ANDRE AGASSI: No, yeah, it's more about just getting in good work, enjoying a very, very sacred opportunity.

Q. How do you rank his forehand? How is it different playing against it on grass versus the hard court?

ANDRE AGASSI: His forehand is one of the best in the game. I mean, he hits the ball big. If it's up high, if it's down low, if he's getting around it and he happens to catch it close to his body, he still manages to execute it both directions. If you hit him wide to his forehand, and he is anywhere near position, he can rip it back cross-court or hit it up the line. The versatility of his forehand, it's a great shot. Anybody would be proud to have that forehand. The best weapons he has are his serve, his forehand and the way he's able to move and get around his backhand. Now he's learned how to use his backhand in a way that really neutralizes guys' ability to play against him. I mean, he hits the low slice up the line, forces you in pressure situations to draw it cross-court, and he's on the full move taking a cut with one of the biggest shots in the game. He's a difficult player to play against. He's managed to maximize his game as well as anybody.

Q. What is your feeling now about Mark Philippoussis at this stage of his career? Do you think he's as much of a threat as he was three or four years ago? How do you intend to overcome him in your next match?

ANDRE AGASSI: Yes, he's every bit as much of a threat. And I don't know (laughter). I don't know, I might not do it. I'll work hard to figure it out when I'm out there.

Q. Steffi was watching with a young friend. Is that a friend of yours or hers?

ANDRE AGASSI: Her nephew. Spending the summer with us.

Q. The experience of winning Grand Slam tournaments, what point do you think, "Yeah, I can win this"? Does there come a point?

ANDRE AGASSI: It's a good question. Every Grand Slam sort of has its different vibe, if you will. You know, I've come into Grand Slams believing my game was a total wreck, and I just watched it come all together. I was so relieved when it came together, I let everything fly and felt great by the end of the tournament. Other times I've gone into Slams feeling like I couldn't be better off, and I just threw in a shocker. So while you might get one feeling or another, I found that through the years you can't put a whole lot of relevance on that.

Q. Can I ask you how you feel now?

ANDRE AGASSI: There's not going to be much relevance put on it. If it really matters, I mean, I felt great today. I needed to step up today and taking care of the business at hand is ultimately what you need to do. So based on how it felt today, I felt great.
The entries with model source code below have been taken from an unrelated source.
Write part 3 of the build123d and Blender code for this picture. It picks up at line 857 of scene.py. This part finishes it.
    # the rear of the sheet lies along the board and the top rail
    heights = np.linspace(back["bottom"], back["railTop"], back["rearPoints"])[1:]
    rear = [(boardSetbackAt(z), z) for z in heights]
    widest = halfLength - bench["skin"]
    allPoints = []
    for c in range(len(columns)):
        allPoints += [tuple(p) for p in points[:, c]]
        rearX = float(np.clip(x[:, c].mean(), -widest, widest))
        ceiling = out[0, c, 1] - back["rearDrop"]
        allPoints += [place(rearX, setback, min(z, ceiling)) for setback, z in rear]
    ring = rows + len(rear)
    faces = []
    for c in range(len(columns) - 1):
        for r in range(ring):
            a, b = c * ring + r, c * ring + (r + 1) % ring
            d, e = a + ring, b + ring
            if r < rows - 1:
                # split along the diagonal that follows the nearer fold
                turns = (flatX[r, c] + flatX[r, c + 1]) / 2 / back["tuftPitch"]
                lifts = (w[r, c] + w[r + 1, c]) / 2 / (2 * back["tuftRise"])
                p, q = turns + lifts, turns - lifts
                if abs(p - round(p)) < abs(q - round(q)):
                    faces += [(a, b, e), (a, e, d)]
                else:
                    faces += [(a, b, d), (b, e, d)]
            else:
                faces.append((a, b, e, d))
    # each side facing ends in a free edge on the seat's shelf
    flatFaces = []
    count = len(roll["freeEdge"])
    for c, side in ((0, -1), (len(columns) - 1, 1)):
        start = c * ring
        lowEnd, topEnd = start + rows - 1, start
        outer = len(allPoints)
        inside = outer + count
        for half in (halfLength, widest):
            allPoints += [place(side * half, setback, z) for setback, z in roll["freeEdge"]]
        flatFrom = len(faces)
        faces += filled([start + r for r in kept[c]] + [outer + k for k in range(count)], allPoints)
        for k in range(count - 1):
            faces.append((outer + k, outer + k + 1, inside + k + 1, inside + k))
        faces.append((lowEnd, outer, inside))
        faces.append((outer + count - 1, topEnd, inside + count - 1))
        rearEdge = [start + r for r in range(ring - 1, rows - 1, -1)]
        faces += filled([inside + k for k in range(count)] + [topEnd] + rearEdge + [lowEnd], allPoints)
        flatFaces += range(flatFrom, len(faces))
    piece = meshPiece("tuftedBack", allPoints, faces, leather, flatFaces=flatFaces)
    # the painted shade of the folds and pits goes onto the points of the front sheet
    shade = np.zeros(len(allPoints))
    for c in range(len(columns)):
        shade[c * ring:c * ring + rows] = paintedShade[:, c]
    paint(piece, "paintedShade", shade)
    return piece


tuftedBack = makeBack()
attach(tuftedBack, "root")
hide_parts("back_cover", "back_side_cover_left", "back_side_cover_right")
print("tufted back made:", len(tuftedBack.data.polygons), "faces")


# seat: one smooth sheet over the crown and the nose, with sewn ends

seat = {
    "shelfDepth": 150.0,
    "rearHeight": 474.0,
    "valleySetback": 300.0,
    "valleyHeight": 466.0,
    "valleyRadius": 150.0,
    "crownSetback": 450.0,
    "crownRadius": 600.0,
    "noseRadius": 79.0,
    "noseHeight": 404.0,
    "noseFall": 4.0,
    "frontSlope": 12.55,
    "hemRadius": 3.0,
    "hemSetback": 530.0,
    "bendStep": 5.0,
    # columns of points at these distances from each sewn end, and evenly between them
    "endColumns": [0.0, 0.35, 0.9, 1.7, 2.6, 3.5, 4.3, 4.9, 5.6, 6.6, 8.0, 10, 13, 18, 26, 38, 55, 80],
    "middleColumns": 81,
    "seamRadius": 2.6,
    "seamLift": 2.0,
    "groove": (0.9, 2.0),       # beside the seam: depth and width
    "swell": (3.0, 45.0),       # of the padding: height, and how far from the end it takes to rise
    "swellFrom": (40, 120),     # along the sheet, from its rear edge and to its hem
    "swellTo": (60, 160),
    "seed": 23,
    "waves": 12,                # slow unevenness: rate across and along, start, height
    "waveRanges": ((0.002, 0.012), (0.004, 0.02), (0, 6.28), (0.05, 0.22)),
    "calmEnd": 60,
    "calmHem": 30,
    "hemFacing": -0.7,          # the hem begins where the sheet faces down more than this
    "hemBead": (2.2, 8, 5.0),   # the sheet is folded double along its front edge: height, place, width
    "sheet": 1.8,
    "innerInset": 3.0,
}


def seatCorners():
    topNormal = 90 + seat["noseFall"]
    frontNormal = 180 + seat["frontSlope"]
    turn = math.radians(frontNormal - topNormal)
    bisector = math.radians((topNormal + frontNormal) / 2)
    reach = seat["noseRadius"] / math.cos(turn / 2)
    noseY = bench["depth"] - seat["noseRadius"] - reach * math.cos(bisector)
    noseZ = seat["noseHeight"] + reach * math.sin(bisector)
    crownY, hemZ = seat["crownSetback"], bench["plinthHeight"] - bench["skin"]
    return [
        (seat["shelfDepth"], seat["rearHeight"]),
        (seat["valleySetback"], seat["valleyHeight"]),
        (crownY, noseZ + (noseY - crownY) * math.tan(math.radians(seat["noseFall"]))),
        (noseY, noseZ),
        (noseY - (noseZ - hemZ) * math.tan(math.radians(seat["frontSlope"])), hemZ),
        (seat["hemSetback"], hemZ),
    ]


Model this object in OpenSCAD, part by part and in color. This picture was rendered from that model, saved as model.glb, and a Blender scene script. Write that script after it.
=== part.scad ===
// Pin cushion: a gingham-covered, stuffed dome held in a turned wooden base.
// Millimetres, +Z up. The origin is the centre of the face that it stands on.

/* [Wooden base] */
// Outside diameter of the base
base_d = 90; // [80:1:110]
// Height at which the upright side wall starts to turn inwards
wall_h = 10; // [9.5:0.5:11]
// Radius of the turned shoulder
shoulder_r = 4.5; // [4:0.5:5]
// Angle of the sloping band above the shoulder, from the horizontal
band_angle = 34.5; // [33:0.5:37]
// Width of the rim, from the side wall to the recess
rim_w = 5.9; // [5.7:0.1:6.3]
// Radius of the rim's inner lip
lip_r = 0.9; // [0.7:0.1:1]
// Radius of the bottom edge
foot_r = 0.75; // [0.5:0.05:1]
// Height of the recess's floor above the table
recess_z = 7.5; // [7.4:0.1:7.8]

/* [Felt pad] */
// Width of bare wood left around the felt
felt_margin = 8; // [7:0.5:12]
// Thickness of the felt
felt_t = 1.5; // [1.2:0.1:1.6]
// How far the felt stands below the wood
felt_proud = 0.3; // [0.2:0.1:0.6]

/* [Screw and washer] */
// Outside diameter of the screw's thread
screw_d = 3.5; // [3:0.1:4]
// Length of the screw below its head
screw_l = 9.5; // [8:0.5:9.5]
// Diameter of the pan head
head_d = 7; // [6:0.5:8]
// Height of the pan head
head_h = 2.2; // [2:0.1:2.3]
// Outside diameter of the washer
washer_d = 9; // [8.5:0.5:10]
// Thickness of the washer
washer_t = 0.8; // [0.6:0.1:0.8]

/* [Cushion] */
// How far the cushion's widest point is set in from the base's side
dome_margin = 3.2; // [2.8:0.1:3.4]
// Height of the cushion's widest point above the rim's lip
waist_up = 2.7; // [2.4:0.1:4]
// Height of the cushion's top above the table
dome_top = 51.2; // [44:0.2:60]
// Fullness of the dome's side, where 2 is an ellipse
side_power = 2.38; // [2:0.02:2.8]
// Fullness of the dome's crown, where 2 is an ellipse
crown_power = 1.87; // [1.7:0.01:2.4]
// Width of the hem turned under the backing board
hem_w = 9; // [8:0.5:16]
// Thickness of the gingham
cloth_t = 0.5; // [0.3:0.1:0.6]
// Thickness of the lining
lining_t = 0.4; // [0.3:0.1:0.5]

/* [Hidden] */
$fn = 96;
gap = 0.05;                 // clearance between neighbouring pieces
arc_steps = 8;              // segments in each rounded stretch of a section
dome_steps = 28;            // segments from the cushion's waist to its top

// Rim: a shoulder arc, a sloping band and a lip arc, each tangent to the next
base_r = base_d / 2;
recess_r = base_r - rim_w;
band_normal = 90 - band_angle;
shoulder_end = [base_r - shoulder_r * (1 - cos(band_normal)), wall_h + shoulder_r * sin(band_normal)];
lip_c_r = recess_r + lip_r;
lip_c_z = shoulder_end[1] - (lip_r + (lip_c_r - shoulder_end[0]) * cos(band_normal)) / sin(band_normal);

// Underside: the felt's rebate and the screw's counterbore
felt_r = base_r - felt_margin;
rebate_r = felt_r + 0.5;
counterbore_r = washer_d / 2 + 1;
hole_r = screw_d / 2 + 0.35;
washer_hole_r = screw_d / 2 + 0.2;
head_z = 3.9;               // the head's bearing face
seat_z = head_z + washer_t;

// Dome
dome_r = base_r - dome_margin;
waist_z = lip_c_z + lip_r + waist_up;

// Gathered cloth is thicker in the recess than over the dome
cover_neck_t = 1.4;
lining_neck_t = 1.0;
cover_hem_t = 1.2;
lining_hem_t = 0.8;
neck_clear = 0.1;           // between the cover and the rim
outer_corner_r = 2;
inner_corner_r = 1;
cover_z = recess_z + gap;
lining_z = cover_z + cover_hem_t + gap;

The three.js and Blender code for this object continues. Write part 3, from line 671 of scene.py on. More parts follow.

Q. Kids helps you get away from the game. Are you surprised that the Williams sisters have all these outside interests like fashion designing, interior designing, yet play at the level they are?

ANDRE AGASSI: Well, I don't know what their interests are, sort of how they spend their time. I can tell you that I think their tennis in so many cases is a testament to how physically demanding a sport is. They're just better athletes. They're phenomenal athletes, the way they move, how fast they are, how strong they are. The sport of tennis is a demanding sport - physically and mentally. Physically they had it from the word "go." Ever since I first saw them. They've only put it more together in their minds. I guess if you have those kind of weapons, sometimes it doesn't matter how you spend your time.